__Task directions__
Wherever the word "import" appears in a line, copy that line.

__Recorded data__
==========
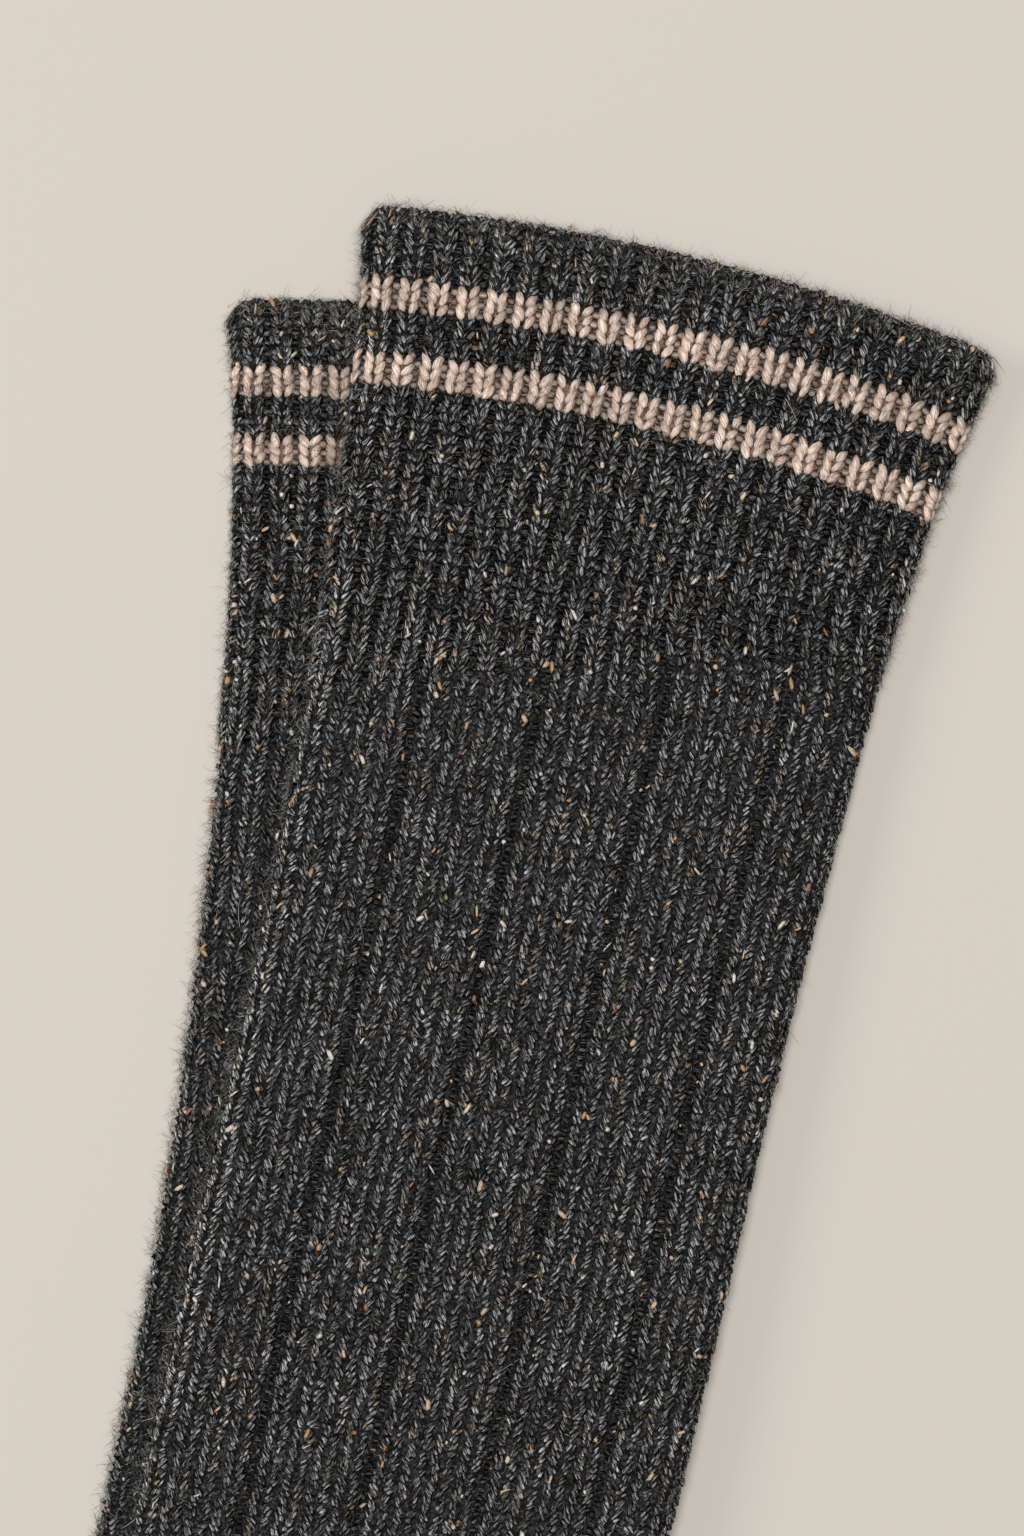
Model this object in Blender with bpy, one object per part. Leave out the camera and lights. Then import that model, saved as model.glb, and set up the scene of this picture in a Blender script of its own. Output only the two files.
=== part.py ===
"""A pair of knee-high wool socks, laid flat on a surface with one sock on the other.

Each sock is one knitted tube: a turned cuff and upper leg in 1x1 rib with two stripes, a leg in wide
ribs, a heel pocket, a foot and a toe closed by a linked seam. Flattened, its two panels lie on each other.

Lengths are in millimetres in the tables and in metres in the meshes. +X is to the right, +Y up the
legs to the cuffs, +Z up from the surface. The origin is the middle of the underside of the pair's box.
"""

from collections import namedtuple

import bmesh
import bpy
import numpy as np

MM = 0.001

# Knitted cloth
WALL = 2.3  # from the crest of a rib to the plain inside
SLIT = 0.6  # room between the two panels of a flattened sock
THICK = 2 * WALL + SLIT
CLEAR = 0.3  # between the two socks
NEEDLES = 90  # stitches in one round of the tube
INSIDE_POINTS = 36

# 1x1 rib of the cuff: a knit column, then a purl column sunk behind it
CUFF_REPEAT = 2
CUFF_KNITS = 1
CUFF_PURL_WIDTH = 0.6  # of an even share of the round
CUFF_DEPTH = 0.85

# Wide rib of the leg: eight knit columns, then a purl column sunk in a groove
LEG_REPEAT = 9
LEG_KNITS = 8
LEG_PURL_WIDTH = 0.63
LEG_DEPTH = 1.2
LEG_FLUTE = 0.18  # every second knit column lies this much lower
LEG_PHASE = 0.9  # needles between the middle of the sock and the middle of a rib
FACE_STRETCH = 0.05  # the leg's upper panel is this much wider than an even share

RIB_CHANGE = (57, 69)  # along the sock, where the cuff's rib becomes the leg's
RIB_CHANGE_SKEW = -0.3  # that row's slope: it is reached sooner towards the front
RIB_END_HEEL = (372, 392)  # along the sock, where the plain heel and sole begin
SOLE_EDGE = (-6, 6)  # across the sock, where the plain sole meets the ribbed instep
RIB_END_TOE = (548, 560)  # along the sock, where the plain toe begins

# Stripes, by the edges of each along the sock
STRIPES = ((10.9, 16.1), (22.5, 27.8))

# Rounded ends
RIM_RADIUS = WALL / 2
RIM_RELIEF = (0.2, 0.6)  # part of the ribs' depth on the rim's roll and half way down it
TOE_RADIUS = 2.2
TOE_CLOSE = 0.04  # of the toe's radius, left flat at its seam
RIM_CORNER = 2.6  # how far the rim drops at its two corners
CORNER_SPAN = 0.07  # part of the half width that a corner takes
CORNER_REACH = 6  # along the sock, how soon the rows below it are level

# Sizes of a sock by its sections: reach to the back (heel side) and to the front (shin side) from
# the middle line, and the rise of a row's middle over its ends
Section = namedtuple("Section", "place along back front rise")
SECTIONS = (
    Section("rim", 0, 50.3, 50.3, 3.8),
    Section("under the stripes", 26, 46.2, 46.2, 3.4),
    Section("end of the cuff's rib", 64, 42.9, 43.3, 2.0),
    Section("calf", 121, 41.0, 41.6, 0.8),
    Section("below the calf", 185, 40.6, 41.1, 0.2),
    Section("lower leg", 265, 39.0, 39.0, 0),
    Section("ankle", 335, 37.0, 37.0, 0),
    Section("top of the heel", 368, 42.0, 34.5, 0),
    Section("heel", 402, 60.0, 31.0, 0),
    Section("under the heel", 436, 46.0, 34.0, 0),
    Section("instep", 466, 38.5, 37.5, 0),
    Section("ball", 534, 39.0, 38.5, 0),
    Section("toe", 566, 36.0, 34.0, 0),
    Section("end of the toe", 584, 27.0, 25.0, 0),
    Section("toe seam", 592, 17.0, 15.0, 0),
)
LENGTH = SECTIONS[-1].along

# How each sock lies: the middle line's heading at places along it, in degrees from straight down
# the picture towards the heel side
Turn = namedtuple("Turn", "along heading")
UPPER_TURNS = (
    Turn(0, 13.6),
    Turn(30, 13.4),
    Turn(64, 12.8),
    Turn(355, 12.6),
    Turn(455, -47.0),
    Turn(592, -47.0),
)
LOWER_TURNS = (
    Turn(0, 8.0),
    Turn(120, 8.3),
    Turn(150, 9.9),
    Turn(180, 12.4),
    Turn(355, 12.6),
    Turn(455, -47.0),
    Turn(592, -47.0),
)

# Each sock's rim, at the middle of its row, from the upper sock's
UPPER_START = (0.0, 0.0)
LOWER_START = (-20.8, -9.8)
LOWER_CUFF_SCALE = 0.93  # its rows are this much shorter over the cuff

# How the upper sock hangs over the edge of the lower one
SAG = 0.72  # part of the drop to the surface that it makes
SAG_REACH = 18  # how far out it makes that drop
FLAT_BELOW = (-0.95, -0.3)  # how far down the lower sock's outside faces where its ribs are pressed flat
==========
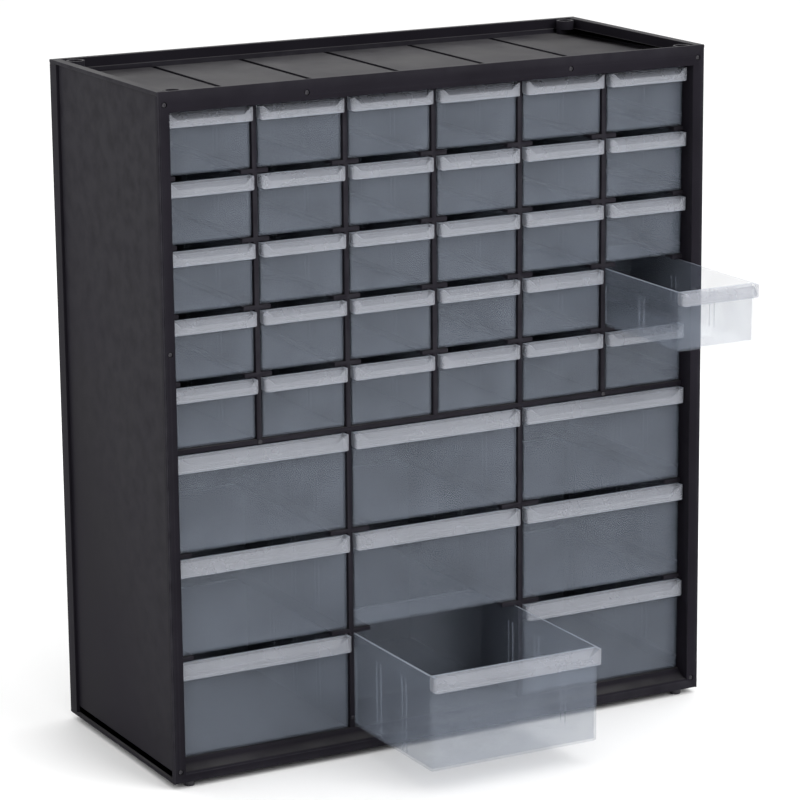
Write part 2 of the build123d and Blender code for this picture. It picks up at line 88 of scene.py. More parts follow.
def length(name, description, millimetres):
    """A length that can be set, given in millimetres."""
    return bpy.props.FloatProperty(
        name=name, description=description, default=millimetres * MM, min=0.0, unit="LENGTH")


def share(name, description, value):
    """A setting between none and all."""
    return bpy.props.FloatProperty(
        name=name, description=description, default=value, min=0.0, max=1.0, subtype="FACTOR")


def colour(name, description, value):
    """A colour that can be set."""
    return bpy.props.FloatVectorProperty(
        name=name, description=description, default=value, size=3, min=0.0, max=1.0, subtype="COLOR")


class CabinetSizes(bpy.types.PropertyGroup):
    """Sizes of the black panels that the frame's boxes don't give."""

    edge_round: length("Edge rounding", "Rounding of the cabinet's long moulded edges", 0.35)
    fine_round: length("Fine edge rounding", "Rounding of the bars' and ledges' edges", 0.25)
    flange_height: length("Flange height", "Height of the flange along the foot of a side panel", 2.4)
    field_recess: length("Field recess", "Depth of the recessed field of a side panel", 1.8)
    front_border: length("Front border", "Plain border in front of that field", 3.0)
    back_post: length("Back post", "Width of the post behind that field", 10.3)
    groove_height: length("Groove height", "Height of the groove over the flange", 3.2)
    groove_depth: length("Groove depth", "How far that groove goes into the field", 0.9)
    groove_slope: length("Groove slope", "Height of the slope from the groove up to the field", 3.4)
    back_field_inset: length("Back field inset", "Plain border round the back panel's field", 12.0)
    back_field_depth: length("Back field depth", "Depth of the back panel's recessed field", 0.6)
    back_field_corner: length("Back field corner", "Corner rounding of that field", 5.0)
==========
__Result of the task__
Model this object in Blender with bpy, one object per part. Leave out the camera and lights. Then import that model, saved as model.glb, and set up the scene of this picture in a Blender script of its own. Output only the two files.
from collections import namedtuple
import bmesh
import bpy
import numpy as np